Early in December, Beaumarchais appeared in Versailles with his famous chest, containing at last the entire mass of papers, the negotiation of which had occupied the minister of Louis XVI since the time of the latter’s accession to the throne. Overjoyed at the successful termination of the affair, the King and his minister testified their satisfaction with warmth.

A very honorable discharge was given their agent with a certificate which terminated thus: “I declare that the King has been very well satisfied with the zeal which he has shown on this occasion, as well as with the intelligence and dexterity with which he has acquitted himself of the commission which his Majesty has confided to him. The King has therefore ordered me to deliver the present attestation to serve him at all times and in all places where it may be necessary.

“Made at Versailles, the 18th of December, 1775.

“Signed: Gravier de Vergennes.”

The matter of the papers was indeed settled; they were safe in the hands of the government, and all uneasiness in regard to them was at an end; not so Beaumarchais with his amazone intéressante. Furious to find that his exorbitant demands upon the French government had miscarried, d’Eon thought only of wreaking his vengeance upon Beaumarchais. After exhausting himself with very “masculine abuse” upon his “austere friend” (Loménie), he suddenly, with the same art with which he had avowed himself a woman, set about convincing Beaumarchais that he was in love with him, uttering bitter reproaches for the cruelty, hardness and injustice with which he had treated an unhappy woman, who in a moment of weakness had revealed herself to him. “Why,” cried this disguised dragoon, “why did I not remember that men are good for nothing upon this earth but to deceive the credulity of women, young and old?... I still thought that I was only rendering justice to your merits, admiring your talents, your generosity; I loved you already no doubt; but this situation was still so new for me that I was very far from realizing that love could be born in the midst of trouble and sorrow.”
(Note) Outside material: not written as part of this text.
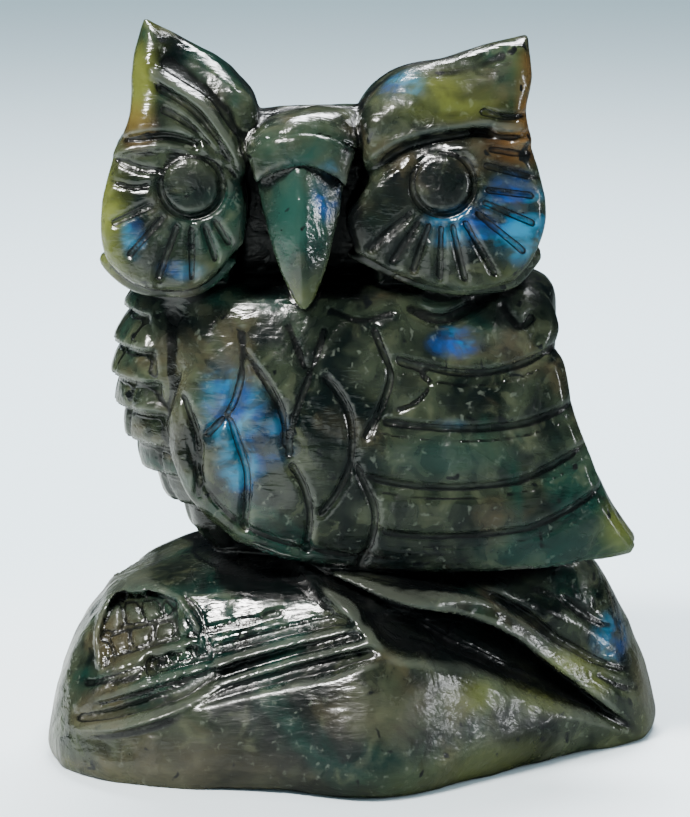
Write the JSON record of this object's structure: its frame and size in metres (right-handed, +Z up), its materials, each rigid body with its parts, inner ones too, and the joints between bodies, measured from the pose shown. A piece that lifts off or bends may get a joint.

In a note, M. de Loménie remarked that what there was specially piquant in this correspondence of d’Eon and Beaumarchais is that the former, while posing as a woman, “often gives an enigmatic turn to his phrases, as though he wished to establish for the day when the fraud would be unveiled, that he had been able to dupe a man as clever as the author of the Barbier de Séville, and that he duped him in mocking at him to his very face, without being suspected. Beaumarchais, for his part, amused himself at the expense of that vieille Dragonne in love, and confirmed himself more and more in the error as d’Eon more adroitly simulated the anger of an offended old maid.”
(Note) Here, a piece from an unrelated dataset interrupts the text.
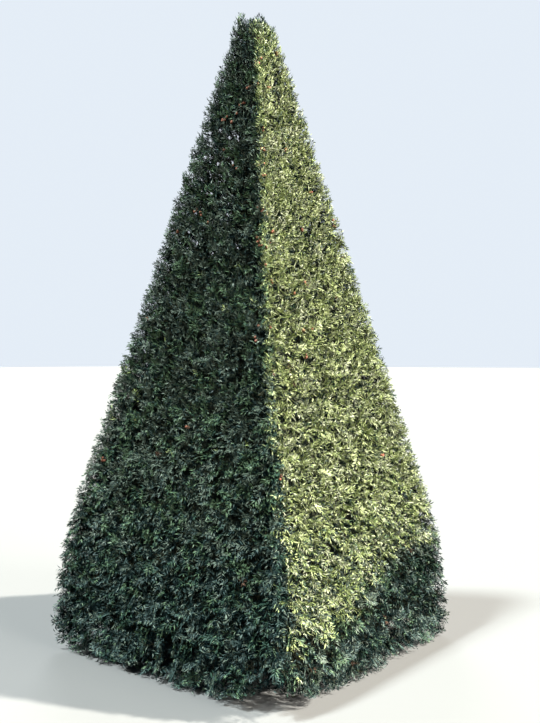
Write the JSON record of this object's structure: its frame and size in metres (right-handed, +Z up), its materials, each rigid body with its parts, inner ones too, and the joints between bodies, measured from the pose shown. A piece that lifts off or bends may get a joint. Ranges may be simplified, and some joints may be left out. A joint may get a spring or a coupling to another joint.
{
  "type": "yew clipped to a four-sided pyramid, rooted in the ground",
  "caption": "Tall yew clipped to a slim square pyramid: one trunk, boughs to the corners, and a dense shell of needle sprays with red arils",
  "frame": {"origin": "the middle of the flat cut under the trunk, at ground level", "axes": "+Z up along the trunk; the pyramid's four faces look along +X, -X, +Y and -Y, and its arrises are at the diagonals; the picture is taken from the front right corner, between +X and -Y"},
  "size_m": [1.5, 1.505, 3.441],
  "materials": {
    "bark": "flaky reddish brown bark, matt",
    "foliage": "dark green needles, satin"
  },
  "bodies": {
    "root": {"trunk": "bark", "bough_front_right_lower": "bark", "bough_front_right_middle": "bark", "bough_front_right_upper": "bark", "bough_back_right_lower": "bark", "bough_back_right_middle": "bark", "bough_back_right_upper": "bark", "bough_back_left_lower": "bark", "bough_back_left_middle": "bark", "bough_back_left_upper": "bark", "bough_front_left_lower": "bark", "bough_front_left_middle": "bark", "bough_front_left_upper": "bark", "foliage_front_right_lower": "foliage", "foliage_front_right_middle": "foliage", "foliage_front_right_upper": "foliage", "foliage_back_right_lower": "foliage", "foliage_back_right_middle": "foliage", "foliage_back_right_upper": "foliage", "foliage_back_left_lower": "foliage", "foliage_back_left_middle": "foliage", "foliage_back_left_upper": "foliage", "foliage_front_left_lower": "foliage", "foliage_front_left_middle": "foliage", "foliage_front_left_upper": "foliage", "foliage_tip": "foliage"}
  },
  "joints": []
}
Beaumarchais wrote to M. de Vergennes: “Everyone tells me that this crazy woman is crazy over me. She thinks that I undervalue her, and women never forgive similar offenses. I am very far from doing so; but who could ever have imagined that to serve the King well in this affair, I should have been forced to become gallant cavalier to a capitaine de dragons? The adventure appears to me so ridiculous that I have all the trouble in the world to regain my seriousness so as suitably to finish this memoir.”

If d’Eon had the satisfaction of duping Beaumarchais in a certain sense, he failed utterly in inducing him to loosen the strings of the royal purse which he carried, and without which nothing was accomplished. Finding that Beaumarchais was inexorable on this point, all the pent-up fury of the chevalier blazed forth. He began at once addressing interminable memoirs to the minister Vergennes, full of accusations against his agent, couched in the coarsest and most violent language, attributing to the latter all the epithets that fall so glibly from his pen, “the insolence of a watchmaker’s boy, who by chance had discovered perpetual motion.”
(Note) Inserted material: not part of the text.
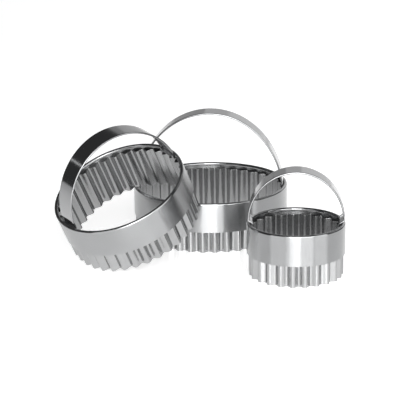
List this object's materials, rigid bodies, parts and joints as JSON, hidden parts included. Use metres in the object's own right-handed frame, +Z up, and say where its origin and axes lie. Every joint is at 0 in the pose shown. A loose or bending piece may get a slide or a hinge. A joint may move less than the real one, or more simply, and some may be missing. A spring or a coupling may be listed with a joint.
{
  "type": "biscuit cutter",
  "caption": "Set of round fluted biscuit cutters with smooth rolled-rim collars, corrugated cutting rings and flat strap handles, one leaning on another.",
  "frame": {"origin": "middle of the footprint box of the whole set, on the surface it stands on", "axes": "+Z up, +X to the right as the picture shows the set, +Y away from the viewer"},
  "size_m": [0.1562, 0.1474, 0.0753],
  "materials": {
    "polished_collar": "bright polished stainless steel",
    "fluted_steel": "bright stainless steel with faint rolling marks",
    "strap_steel": "polished strap with fine lengthwise marks",
    "weld_spot": "dull spot weld"
  },
  "bodies": {
    "large_cutter": {"large_collar": "polished_collar", "large_fluted_blade": "fluted_steel", "large_handle": "strap_steel", "large_handle_welds": "weld_spot", "large_blade_welds": "weld_spot"},
    "medium_cutter": {"medium_collar": "polished_collar", "medium_fluted_blade": "fluted_steel", "medium_handle": "strap_steel", "medium_handle_welds": "weld_spot", "medium_blade_welds": "weld_spot"},
    "small_cutter": {"small_collar": "polished_collar", "small_fluted_blade": "fluted_steel", "small_handle": "strap_steel", "small_handle_welds": "weld_spot", "small_blade_welds": "weld_spot"}
  },
  "joints": [
    {"name": "medium_cutter_lift", "type": "slide", "parent": "large_cutter", "child": "medium_cutter", "axis": [0, 0, 1], "range_m": [0, 0.1]},
    {"name": "small_cutter_lift", "type": "slide", "parent": "large_cutter", "child": "small_cutter", "axis": [0, 0, 1], "range_m": [0, 0.1]}
  ]
}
“Beaumarchais,” said Loménie, “received these broadsides of abuse with the calm of a perfect gentleman: ‘She is a woman,’ he wrote to M. de Vergennes, ‘and a woman so frightfully surrounded that I pardon her with all my heart; she is a woman—that word says everything.’”

But exactly this was what the chevalier did not want; he did not want to be pardoned by Beaumarchais; he wanted a quarrel with him, and to have his accusations credited by the minister. He succeeded in neither of his objects, although his resentment and his desire for revenge augmented rather than diminished with time. Returned to France, he openly accused Beaumarchais of having retained for himself money that was destined for him. His abuse was so violent that in self-defense the accused man appealed for justification to the minister, and received the following letter, which bears date of January 10th, 1778:

“I have received, Monsieur, your letter of the 3rd of this month, and I have not been able to see without surprise that the demoiselle d’Eon imputes to you having appropriated to yourself to her prejudice the funds which she supposes to have been destined for her. I have difficulty in believing, Monsieur, that this demoiselle has been guilty of an accusation so calumnious; but if she has done so, you should not have the slightest disquietude or be in the least affected; you have the gage and the guarantee of your innocence in the account which you have given of your management of the affair, in the most approved form, founded upon the most authentic titles, and in the discharge which I have given you of the approval of the King. Far from the possibility of your disinterestedness being suspected, I have not forgotten, Monsieur, that you made no account of your personal expenses, and that you never allowed me to perceive any other interest than to facilitate to the demoiselle d’Eon the means of returning to her native land.

“I am very perfectly, Monsieur, your very humble and very obedient servitor,

“De Vergennes.”

Beaumarchais was at this time far too deeply engaged in his gigantic mercantile operations to be seriously disturbed by the accusations of the Chevalier d’Eon. Far greater difficulties were to overwhelm him, and still more signal ingratitude was to be his portion. He will accept that too, in very much the same spirit in which he has accepted all the rest.